Hewlett-Packard next year will roll out a version of its low-power, ultradense Moonshot server powered by AMD chips and initially aimed at the growing remote desktop industry.
Gary Campbell, infrastructure technology strategy CTO for HP, took the stage briefly in San Jose on 11 November at AMD’s Developer Summit 2013 to show off an upcoming server module that will run on AMD’s Opteron chips. Campbell said a remote desktop environment run atop AMD-powered Moonshot systems will be more cost-effective and energy-efficient than a traditional virtual desktop infrastructure (VDI) deployment.
The Moonshot servers are HP’s answer to the growing demand for more powerful and power-efficient servers from organisations that are running large-scale data centre environments, such as web-based businesses like Google, Microsoft and Facebook. HP executives first introduced their Project Moonshot in 2011, announcing they were partnering with ARM-based chipmakers like Calxeda, an abrupt departure from HP’s reliance on Intel and AMD’s x86-based chips.
Now those systems will be joined by systems running on AMD chips, Campbell said.
HP Moonshot servers are about a tenth of the cost of traditional rack servers, and also use about a tenth of the power, cooling and space of the rack systems, he said. When compared with traditional VDI environments, a remote desktop initiative supporting 180 users based on the AMD-powered Moonshot servers will deploy about 90 percent faster, consume 12 percent the power, come in at about 44 percent the total cost of ownership and offer six times the graphics performance, he said.
AMD officials are aggressively pursuing the fast-growing dense server space. In May, AMD introduced x86-based “Kyoto” Opteron chips for microservers. At the same time, AMD is planning to start rolling out server SoCs based on the ARM architecture next year. The vendor also is looking to gain traction via its SeaMicro business, which got a significant boost last month when Verizon announced it is using SeaMicro’s SM15000 servers and its Freedom Fabric as the infrastructure foundation for its new cloud server and storage offering.
ARM executives see an opportunity to move their low-power architecture – which can be found in most smartphones and tablets – into the data centre via microservers.

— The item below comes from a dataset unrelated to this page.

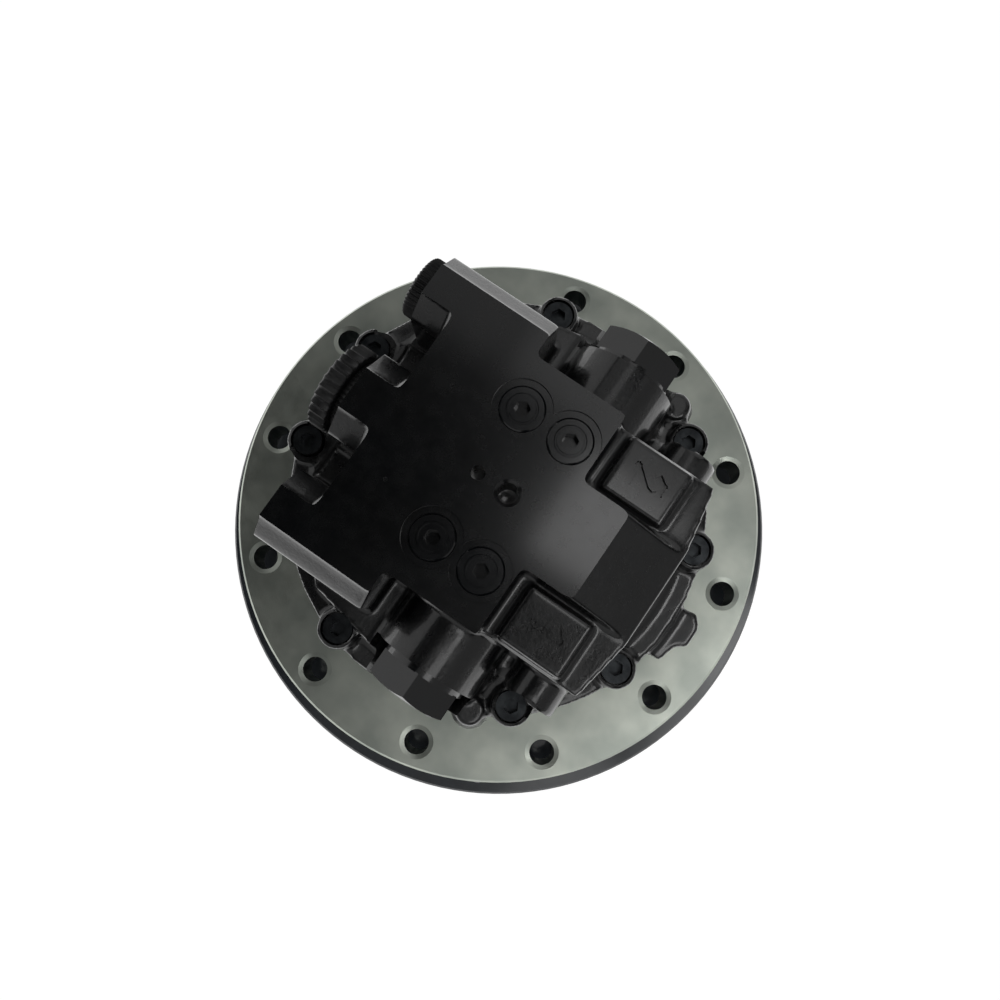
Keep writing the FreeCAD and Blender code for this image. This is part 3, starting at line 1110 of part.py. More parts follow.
front_bearing_rollers = fuse(
    "front_bearing_rollers",
    pipe("roller_cage", "roller_circle + 1", "roller_circle - 1", "front_bearing_width - 4",
         z="front_bearing_low + 2"), *rollers)
rear_bearing = pipe("rear_bearing", "rear_bearing_od / 2", "shaft_rear_d / 2 + bore_clearance",
                    "rear_bearing_width", z="case_top + 2")
shaft_bearings = group("shaft_bearings", front_bearing_ring, rear_bearing)
shaft_oil_seal = pipe("shaft_oil_seal", "oil_seal_od / 2", "shaft_d / 2 + bore_clearance",
                      "oil_seal_width", z="oil_seal_low")

# ---------------------------------------------------------------- checks and export

NODES = [
    spindle, rear_cover, rear_cover_screws, valve_caps, block_plugs, port_caps,
    counterbalance_spool, spool_springs, two_speed_spool, two_speed_spring, hub, end_cover,
    end_cover_screws, end_cover_seal, oil_plugs_node, thrust_button, bearing_inner_races,
    bearing_outer_races, bearing_balls, face_seal_fixed, face_seal_rotating, fixed_cord_rings,
    toric_rotating, ring_gear, *planets_two, *planets_one, carrier_two, carrier_two_bolts,
    planet_two_pins, planet_two_sleeves, retainer_rings, carrier_one, planet_one_pins,
    planet_one_sleeves, clips_one, sun_gear_two, sun_gear_one, motor_shaft, cylinder_block,
    block_spring, guide_ball, pistons, piston_shoes, retainer_plate, swash_plate,
    swash_cradle, tilt_piston, valve_plate, brake_plates, friction_discs, brake_piston,
    brake_spring, shaft_bearings, front_bearing_rollers, shaft_oil_seal,
]

doc.recompute()
for thing in doc.Objects:
    if "Invalid" in thing.State or "Error" in thing.State:
        raise RuntimeError(thing.Label + " did not build")
os.makedirs("parts", exist_ok=True)
for thing in NODES:
    if thing.Shape.isNull() or not thing.Shape.isValid():
        raise RuntimeError(thing.Label + " has a bad shape")
    thing.Shape.exportStep(os.path.join("parts", thing.Label + ".step"))
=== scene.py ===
"""Looks of a track drive: a black cast valve block on a turned steel ring, over a painted hub."""
import json
import math

import bmesh
import bpy
from bpy.props import FloatProperty, FloatVectorProperty, IntProperty, PointerProperty
from mathutils import Matrix, Vector


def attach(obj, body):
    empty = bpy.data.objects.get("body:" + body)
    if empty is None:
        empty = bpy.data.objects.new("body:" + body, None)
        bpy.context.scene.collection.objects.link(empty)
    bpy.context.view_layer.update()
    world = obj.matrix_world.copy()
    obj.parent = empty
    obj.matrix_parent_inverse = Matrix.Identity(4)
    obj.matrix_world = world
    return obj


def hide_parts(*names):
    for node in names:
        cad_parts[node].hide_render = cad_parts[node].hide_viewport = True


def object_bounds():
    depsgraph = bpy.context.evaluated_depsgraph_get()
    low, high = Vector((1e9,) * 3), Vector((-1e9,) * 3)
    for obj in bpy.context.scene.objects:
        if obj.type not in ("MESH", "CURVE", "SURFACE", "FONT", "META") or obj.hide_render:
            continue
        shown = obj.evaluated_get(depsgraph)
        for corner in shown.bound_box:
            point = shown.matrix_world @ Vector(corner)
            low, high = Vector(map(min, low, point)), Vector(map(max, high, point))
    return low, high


bl_info = {
    "name": "Track drive looks",
    "version": (1, 0, 0),
    "blender": (4, 5, 0),
    "location": "3D View > Sidebar > Track drive",
    "description": "Dresses the packed track drive with its castings, fittings and finishes",
    "category": "Object",
}

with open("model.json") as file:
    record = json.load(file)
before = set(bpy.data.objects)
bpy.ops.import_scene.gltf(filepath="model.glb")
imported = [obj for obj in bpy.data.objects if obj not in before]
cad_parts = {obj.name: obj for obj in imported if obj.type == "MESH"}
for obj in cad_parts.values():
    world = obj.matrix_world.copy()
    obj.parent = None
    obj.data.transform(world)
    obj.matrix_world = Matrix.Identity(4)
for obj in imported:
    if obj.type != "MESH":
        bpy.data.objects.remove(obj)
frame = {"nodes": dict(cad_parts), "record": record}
CAD_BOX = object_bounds()
MM = 0.001
ROOT = "spindle_body"

# Places of the valve block's forms, in millimetres, as in the drive's own drawing.
CASE_TOP = 34
CASE_REACH = 100
FLANGE_TOP = 48
BOSS_TOP = 54
BLOCK_TOP = 99
SCREW_ANGLES = (20.4, 51.6, 106.5, 163.3)
SCREW_CIRCLE = 89
SPOOL_X = 16
SPOOL_Z = 58
PILOT_X = 59.5
PORT_Y = 54.3
PORT_Z = 80
DRAIN_Z = 76
WING_END = -69.5
PLUGS = ((-9, 31), (14, 31), (-9, -31), (14, -31))


# ---------------------------------------------------------------- colours and materials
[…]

The company in 2014 is expected to release its ARMv8 architecture, which will include such data centre features as 64-bit computing, more memory and greater virtualization support. Calxeda and some other chip makers already are offering 32-bit ARM-based server SoCs, while Applied Micro is working to get its 64-bit X-Gene ARM chips ready for market.
However, industry observers don’t expect ARM to make much of a dent in the data centre – which currently is dominated by Intel’s x86 Xeon processors – until the ARMv8 architecture is released.